# Attention seeking



## Phoebejane (May 10, 2012)

Hi everyone just looking for some advice.. Harry Is now 7 months and is doing brilliant with obedience training but lacking in manners lol I know he is still very young but over the last few weeks he has began jumping and mouthing me while we are at training or on a walk if I start talking to someone.. He jumps grabs any piece of clothing or his lead and will not let go, what I don't understand is he will release and stop if we are at home when I tell him "off" but not when we are out? I am beginning to think it is attention seeking behaviour.. Should I tell him "no" and turn my back so I am not even giving him negative attention? any advice would be great x


----------



## born36 (Jun 28, 2011)

Control him but ignore ignore ignore. Might want to retrain outside the off command with treats until he gets it outside too then remove the treats.


----------



## SteelCityDozer (Aug 25, 2011)

When talking to someone step on his leash so he has only enough slack to barely leave the ground. He'll be stopped by the leash when he jumps without you having to stop and correct him with acknowledging him.
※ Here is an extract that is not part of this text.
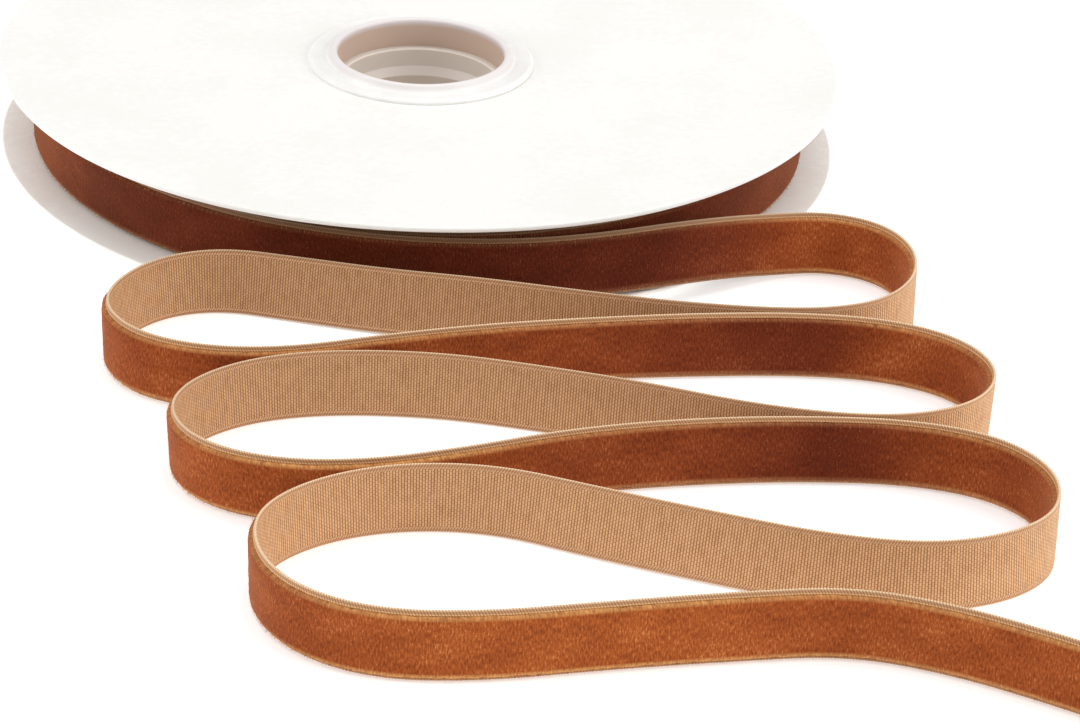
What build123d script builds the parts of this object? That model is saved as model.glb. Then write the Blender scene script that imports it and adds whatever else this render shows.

Then when "behaves" by waiting patiently, give your praise and "good behave".


----------



## SteelCityDozer (Aug 25, 2011)

Ps It is perfectly acceptable to stop a conversation by saying " excuse me for a second" then praise a dog for behaving and follow with "I'm sorry, please continue".


----------



## Phoebejane (May 10, 2012)

Thank you both for replying  

It's just typical since writing this thread I haven't been able to try out my new strategies as no one had stopped to chat..think Harry is loosing his puppy powers lol


----------